Coping competence and capability
As an alternative to the human capitalistic model of employability, the capability approach by the English economy philosopher and Nobel prize laureate Amartya Sen, not only focuses on the usability of resources and abilities regarding a usage-oriented application on the labor market (Sen 2000: 348 ff; Dean et al.: 5ff). Sen extends the approach of usage maximization, “rational choice”, (Rawls 2009; Sen 200: 339; Sen 2003: 19; Nussbaum 2001: 88ff), by trusting in, besides the individual thinking of advantage, the societal sense of responsibility of all individuals. The realization of individual goals requires societal access (“process aspect of freedom”) and equal opportunities (“opportunity aspect of freedom”), which enable options for freedom of choice (Sen 2003: 5; Sen 2000: 28f). “Sen’s primary use in the notion of capability is to indicate a space within which comparisons of quality of life (…) are most fruitfully made. Instead of asking about people’s satisfactions or how much in the way of resources they are able to command, we ask, instead, about what they are actually able to do or to be” (Nussbaum 2001: 12).
By this definition, poverty, unemployment and social disadvantages are not reduced to a lacking access to income, but are a consequence of a lack of freedom. In the sense of the availability of access and ability to trade, this freedom is defined as “capability” (Sen 2000).
This is not only a theory of distributive justice, which compromises the access to goods like living space, nutrition, education, work, health care or access to culture. In fact, the approach discusses, if on the societal macro level, all humans are provided with the material, institutional and societal premises, which enable a successful life (Otto/Ziegler 2008: 9ff). Based on this model, Martha Nussbaum developed a catalogue with criteria, which includes ten items (Nussbaum 2001: 77ff). “Most importantly, Sen has never made a list of the central capabilities” (Nussbaum 1999: 86). This “list of capabilities” presents a catalogue of claims, or rather, a test catalogue, to capacitate all citizens to a self-determined, good life (Nussbaum 1999: 86). This capability to a good life (Grundmann 2008: 132) is the core of the “capability approach”.
In the consequent application of this concept, all job seekers have to be offered jobs, or rather employment, in order to assure their existence.
With the concept of enduring capability to act, as well as distributive and participative justice, the developmental potential of adolescents opens itself (Bonvin/Farvaque 2003). Following this, the biographical failure of young adults moves out of the context of stigmatization of a selective education system and the responsibility for biographical failure, ascribed to the adolescents.
According to the coping concept by Lazarus (Lazarus 2006: 101ff), adolescents have to be empowered to (re)produce their sense of self-efficacy and to feel themselves as actors of their own biographies. Following this model, phases of unemployment are seen as a crisis, which may cause psychological and physiological destabilization, social isolation delinquency and disintegration (Hurrelmann 1989; 13ff; Kieselbach/Wacker 1991). The coping with discontinuous life courses is still determined by the social background. While the occupational perspective of the middle and upper class presents itself as well as never before, the chances for integration of adolescents without academic background continue to deteriorate despite intense promotion of the disadvantaged as well as enduring school reforms.

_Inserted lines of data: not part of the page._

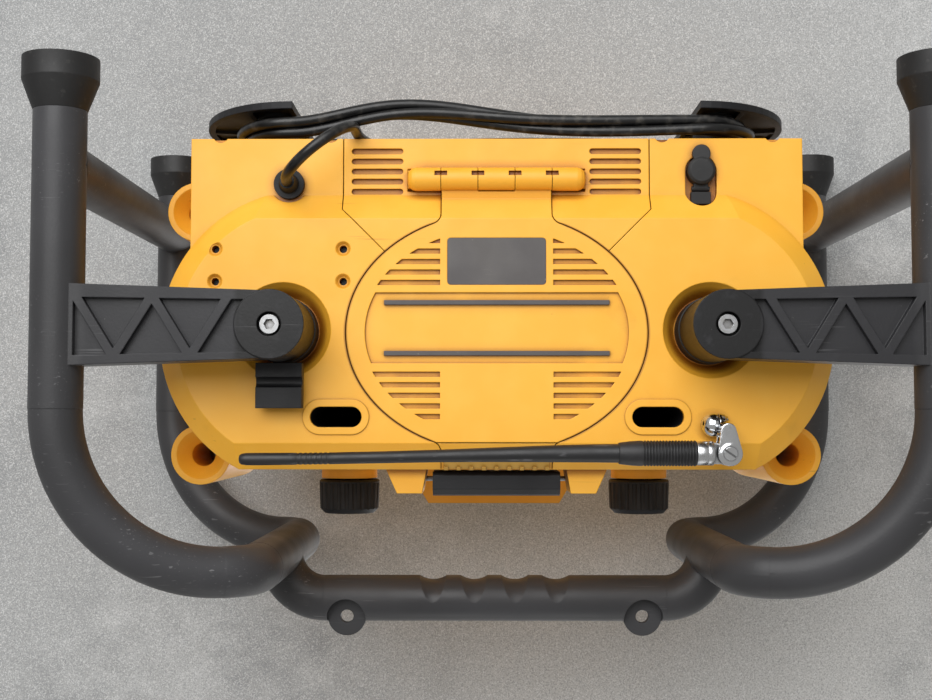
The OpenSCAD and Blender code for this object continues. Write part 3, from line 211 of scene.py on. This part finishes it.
def yellow_plastic():
    """Satin yellow mouldings: fine spark texture, brown dirt and painted shade in the seams and a few dark
    rubs.
    """
    finish = Finish("yellow_plastic", "#FBB836", 0.4, rounding=0.9 * MM)
    finish.tint(finish.noise(9, 0.35, 0.7), "#F7AB2A", 0.6)
    finish.tint(finish.noise(60, 0.42, 0.75), "#FFC54E", 0.3)
    # Patchy brown dirt with painted shade: darker in corners, seams and grooves.
    finish.tint(finish.times(finish.crevice_shade(0.006), finish.noise(35, 0.1, 0.42)), "#8C4403", 0.9)
    finish.tint(door_seam(finish), "#7A4209", 0.75)
    finish.tint(finish.noise(26, 0.68, 0.82, detail=8.0), "#A9701C", 0.3)
    finish.tint(finish.noise(420, 0.75, 0.8), "#6F4312", 0.4)
    finish.tint(finish.scratches((0.3, 0.9, 0.4), 16, 0.71, 0.74), "#7B4D18", 0.3)
    finish.rough(finish.noise(22, 0.35, 0.7), 0.52)
    finish.bump(finish.noise(1500, 0.2, 0.8, detail=2.0), 0.06 * MM, 0.5)
    return finish


ARM_BAND = (0.118, 0.164, 0.004)
ARM_FADE = (0.217, 0.213)
HUB_FADE = (0.137, 0.134)


def tube_plastic():
    """Satin black tube: grained, a little dusty, scuffed pale. Its truss arms and hubs are darker."""
    finish = Finish("tube_plastic", "#373739", 0.38, rounding=0.8 * MM, shine=0.34)
    finish.tint(finish.noise(11, 0.4, 0.7), "#444447", 0.8)
    in_arm = finish.times(finish.band(finish.away("Z"), *ARM_BAND), finish.ramp(finish.away("X"), *ARM_FADE))
    finish.tint(in_arm, "#2A2A2D", 0.85)
    finish.tint(finish.times(in_arm, finish.ramp(finish.away("X"), *HUB_FADE)), "#0C0C0D", 0.9)
    finish.tint(finish.noise(160, 0.6, 0.75), "#38383C", 0.3)
    finish.tint(finish.scratches((0.2, 0.5, 1.1), 13), "#8E8E90", 0.45)
    finish.tint(finish.scratches((0.7, 1.3, 0.4), 30, 0.67, 0.7), "#6E6E70", 0.35)
    finish.tint(finish.scratches((1.0, 0.2, 0.3), 21, 0.71, 0.74), "#77777A", 0.4)
    finish.tint(finish.noise(330, 0.77, 0.81), "#A3A3A0", 0.35)
    dust = finish.times(finish.noise(6, 0.58, 0.66), finish.noise(90, 0.5, 0.7, detail=6.0))
    finish.tint(dust, "#6F6D6A", 0.4)
    finish.rough(finish.noise(28, 0.35, 0.65), 0.5)
    finish.bump(finish.noise(700, 0.2, 0.8, detail=3.0), 0.08 * MM, 0.5)
    return finish


def arm_plastic():
    """Moulded black guards, hooks, bezel, latch and clip, a little flatter than the tubes."""
    finish = Finish("arm_plastic", "#19191B", 0.44, rounding=0.7 * MM, shine=0.32)
    finish.tint(finish.noise(18, 0.4, 0.7), "#232326", 0.8)
    # Painted shade: near black in corners and grooves.
    finish.tint(finish.crevice_shade(0.006), "#0C0C0D", 0.7)
    finish.tint(finish.scratches((0.1, 0.4, 0.2), 17), "#6E6E72", 0.35)
    finish.rough(finish.noise(40, 0.35, 0.65), 0.58)
    finish.bump(finish.noise(1100, 0.2, 0.8, detail=2.0), 0.08 * MM, 0.6)
    return finish


def dark_plastic():
    finish = Finish("dark_plastic", "#111113", 0.6, rounding=0.5 * MM)
    finish.tint(finish.noise(45, 0.4, 0.7), "#1B1B1D", 0.8)
    finish.bump(finish.noise(900, 0.2, 0.8, detail=2.0), 0.06 * MM, 0.5)
    return finish


def black_rubber():
    """Smooth satin rubber with a haze of dust."""
    finish = Finish("black_rubber", "#161617", 0.5, rounding=0.8 * MM)
    finish.tint(finish.noise(30, 0.45, 0.7), "#222223", 0.8)
    finish.tint(finish.noise(260, 0.6, 0.72), "#4B4A47", 0.3)
    finish.rough(finish.noise(50, 0.3, 0.7), 0.66)
    finish.bump(finish.noise(650, 0.2, 0.8), 0.06 * MM, 0.5)
    return finish


def soft_key_rubber():
    finish = Finish("key_rubber", "#1A1A1C", 0.58, rounding=0.6 * MM, shine=0.35)
    finish.tint(finish.noise(80, 0.4, 0.7), "#2B2B2D", 0.8)
    finish.bump(finish.noise(1600, 0.2, 0.8, detail=2.0), 0.05 * MM, 0.6)
    return finish


def plated_steel():
    finish = Finish("plated_steel", "#A3A4A6", 0.34, metallic=1.0, rounding=0.3 * MM)
    finish.tint(finish.noise(240, 0.5, 0.75), "#8E8D88", 0.6)
    # Painted shade: brownish grey in corners and hollows.
    finish.tint(finish.crevice_shade(0.003), "#4A443C", 0.6)
    finish.rough(finish.noise(300, 0.3, 0.7), 0.42)
    finish.bump(finish.noise(900, 0.3, 0.7, finish.stretched((1, 9, 1))), 0.03 * MM, 0.5)
    return finish


def chrome():
    finish = Finish("chrome", "#D3D5D8", 0.13, metallic=1.0, rounding=0.5 * MM)
    finish.tint(finish.noise(190, 0.6, 0.8), "#A8A6A0", 0.5)
    # Painted shade: dark rings in corners and round the screw.
    finish.tint(finish.crevice_shade(0.002), "#26262A", 0.9)
    finish.rough(finish.noise(120, 0.4, 0.75), 0.24)
    finish.bump(finish.noise(300, 0.3, 0.7), 0.02 * MM, 0.4)
    return finish


def brushed_steel():
    """The aerial's ferrule, turned and polished round its axis."""
    finish = Finish("brushed_steel", "#C9CBCE", 0.24, metallic=1.0, rounding=0.2 * MM)
    finish.tint(finish.noise(240, 0.5, 0.8), "#9C9A95", 0.4)
    finish.rough(finish.noise(500, 0.3, 0.7, finish.stretched((6, 1, 1))), 0.36)
    finish.bump(finish.noise(900, 0.3, 0.7, finish.stretched((9, 1, 1))), 0.02 * MM, 0.4)
    return finish


def rod_sheath():
    """The aerial rod's black sleeve, satin and rubbed along its length."""
    finish = Finish("rod_sheath", "#1C1C1E", 0.38)
    finish.tint(finish.noise(70, 0.4, 0.7, finish.stretched((0.3, 1, 1))), "#29292B", 0.8)
    finish.tint(finish.noise(300, 0.66, 0.74, finish.stretched((0.25, 1, 1))), "#77767A", 0.4)
    finish.rough(finish.noise(120, 0.3, 0.7), 0.52)
    finish.bump(finish.noise(900, 0.2, 0.8), 0.04 * MM, 0.5)
    return finish


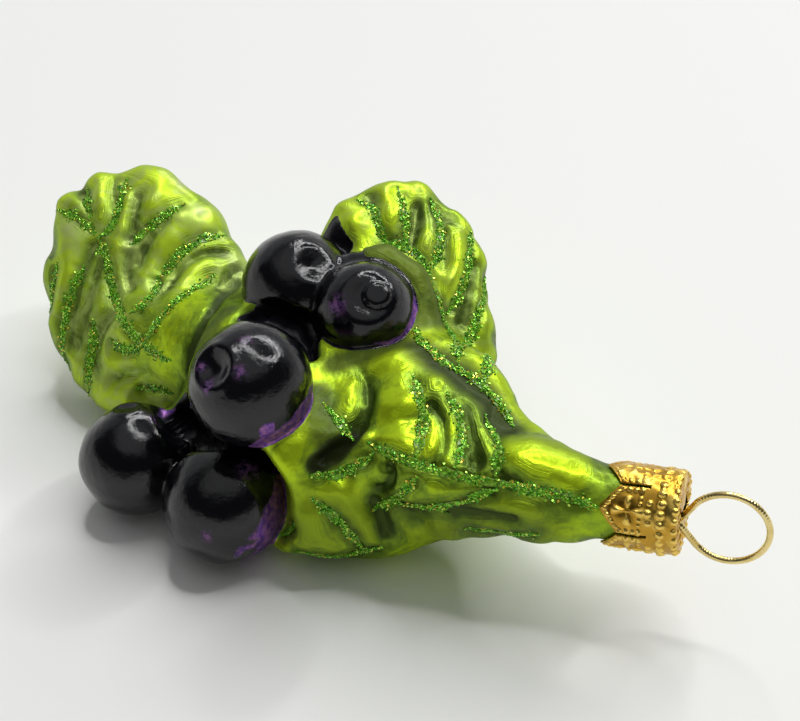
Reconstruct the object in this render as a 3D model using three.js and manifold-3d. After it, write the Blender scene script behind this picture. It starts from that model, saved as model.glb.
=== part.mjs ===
// A mould-blown glass ornament in the form of a blueberry sprig: silvered and lacquered glass, open
// at a short neck, with a stamped metal cap over the neck, a sprung wire hanger through the cap, and
// strokes of glitter glue along the leaf veins. It lies on its back. Millimetres, +Z up, +X towards
// the cap; the origin is in the middle of the bottom of the whole object's box.

import * as THREE from 'three';
import Module from 'manifold-3d';
import { mergeVertices } from 'three/addons/utils/BufferGeometryUtils.js';

// ---------------------------------------------------------------- driving dimensions

const GAP = 0.3; // between pieces that touch on the real object

const GLASS_WALL = 1.1;
const OUTSIDE_CELL = 2.2; // facet size of the glass, outside and inside
const INSIDE_CELL = 3.2;
const BERRY_CREASE = [1.2, 3.2]; // how softly a berry runs into its neighbours, outside and inside

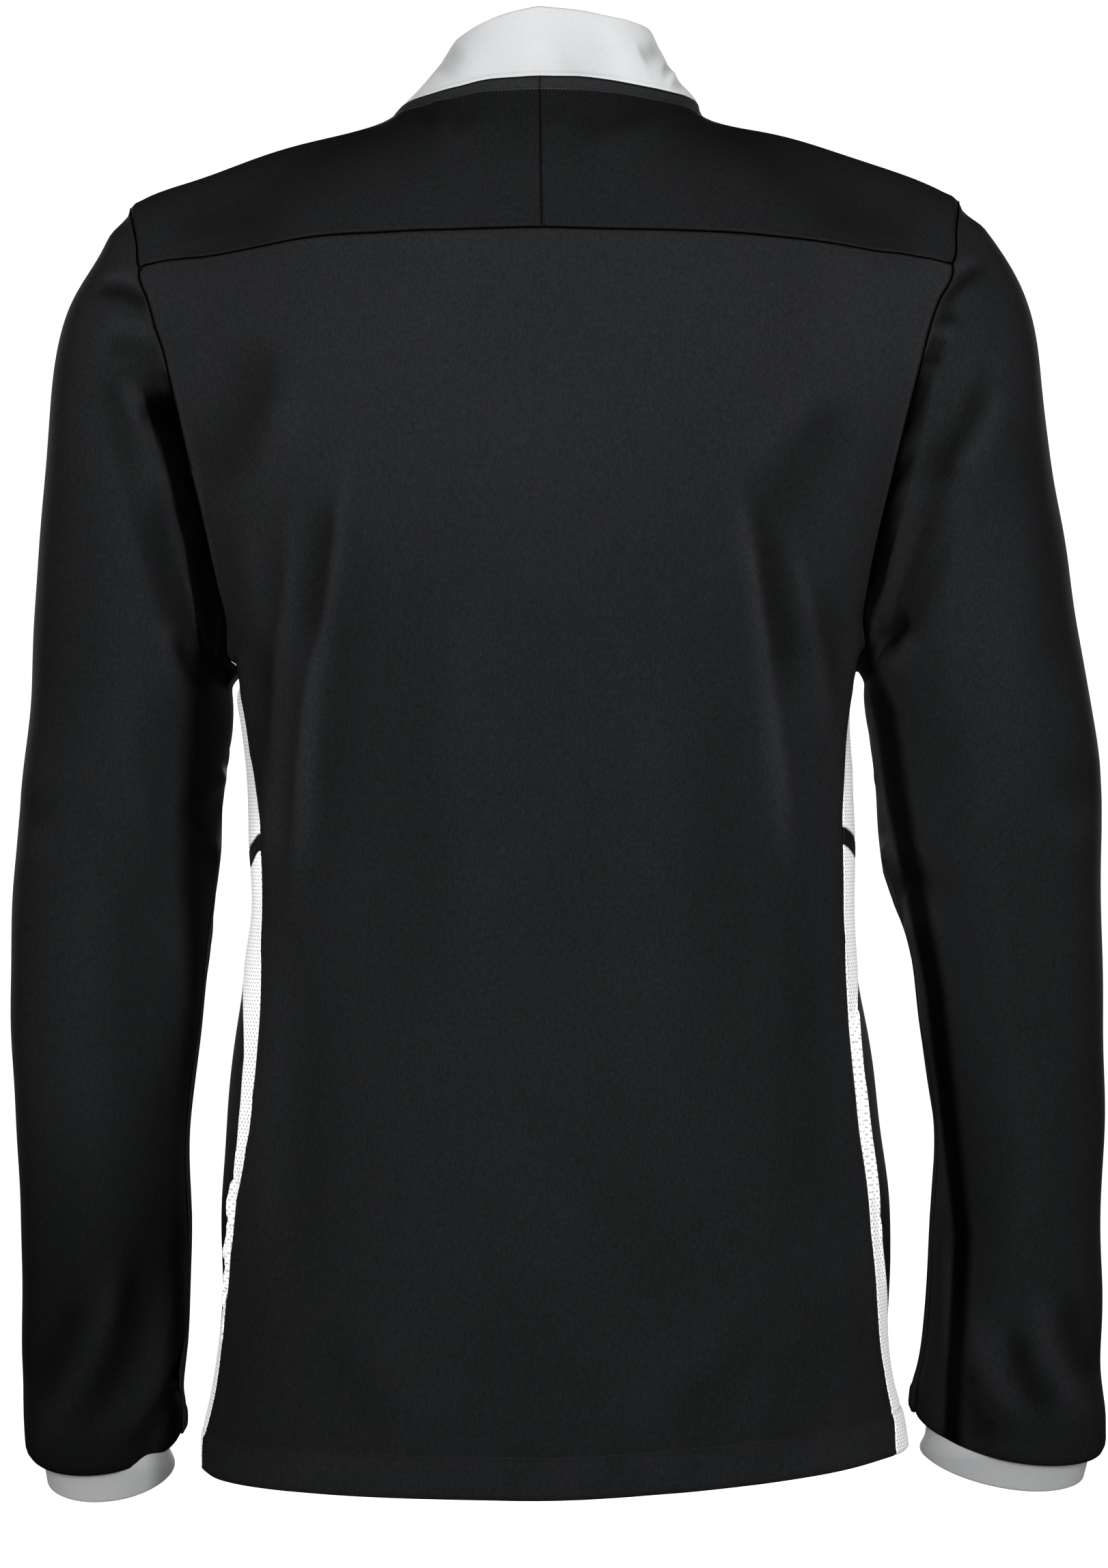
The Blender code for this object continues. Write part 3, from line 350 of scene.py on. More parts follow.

This “growing social injustice (…) and the consolidation in culturally marginal milieus” (Nolte 2006: 148) shapes the conditions of socialization of disadvantaged adolescents. The coping with this situation requires, that the persons concerned pick up themes of coping with critical life situations within the scope of social pedagogical work or rather in the course of interventions of the youth career assistance and that the isolated, young adults on retreat are capacitated to act within the scope of the offered actions and the social companionship.
In consideration of the continuing strong fixation on a regular employment, the implementation of this concept turns out to be difficult. For disadvantaged adolescents, the desire for a permanent employment und the accompanying status is of major importance. Even though the structural unemployment and the impact of the economic crisis strongly constrain the chances of employment for disadvantaged adolescents, the pursuit of recognition through employment is undiminished strong. The transition from the second to the first labor market is also constrained by the fact, that the second labor market is seen as second-rate by the adolescent participants as well. This hierarchy causes that the participants in the initiatives for employment attribute the label of inferiority to themselves or rather incorporate it into their self-concept (Hurrelmann 1989). This negative identification impairs the self-confidence and the coping competence. The feeling of the participants to not get out of the initiatives of employment anymore and therefore to not get back to the first labor market, leads to resignation and constrains their capacity to act. A valorization of the social or rather solidary economy as well as an equality of status between the first and second labor market can promote, that the transition between the two systems becomes easier, due to the potentials of the participants regarding their qualification and capability. In addition to that, the initiatives for employment should offer long-term employment and qualification opportunities, allow for an occupational, financial and social stabilization of the participants and strengthen the self-determination ability. (Bonvin/Farvaque 2003: 16).
The isolation of work and income present another debate, which, as an alternative to regular employment, allows for an identity creating employment in the honorary or public office (Gorz 2000: 113ff). This freedom of choice of a meaningful employment “Capability for work” (Bonvin 2007) is also part of the “Capability Approach” (Sen 2000: 342) illustrated above.
Furthermore, an enduring and low-threshold social mentoring have to be warranted. An important indicator for the success of employment and training programs is the linking-up of structures and the coordination of the social pedagogical offers with the employment promoting structure of the employment office. Local networks for employment serve as the coordination of complementary offers and enable a subject-oriented, enduring development, qualification and employment.
The utilization of social resources and the strengthening of self-confidence promote a proactive handling with unemployment. Efforts for coping with unemployment should be geared to the individual resources of the persons concerned. Furthermore, the support systems, that is counseling centers, employment offices, as well as employment and qualification institutions should not only concentrate on compensating support efforts, but ensure the capability to act of the individual to cope with discontinuous biographies. Therefore the societal framework has to be optimized and the general access to education and meaningful employment for a successful life needs to be warranted.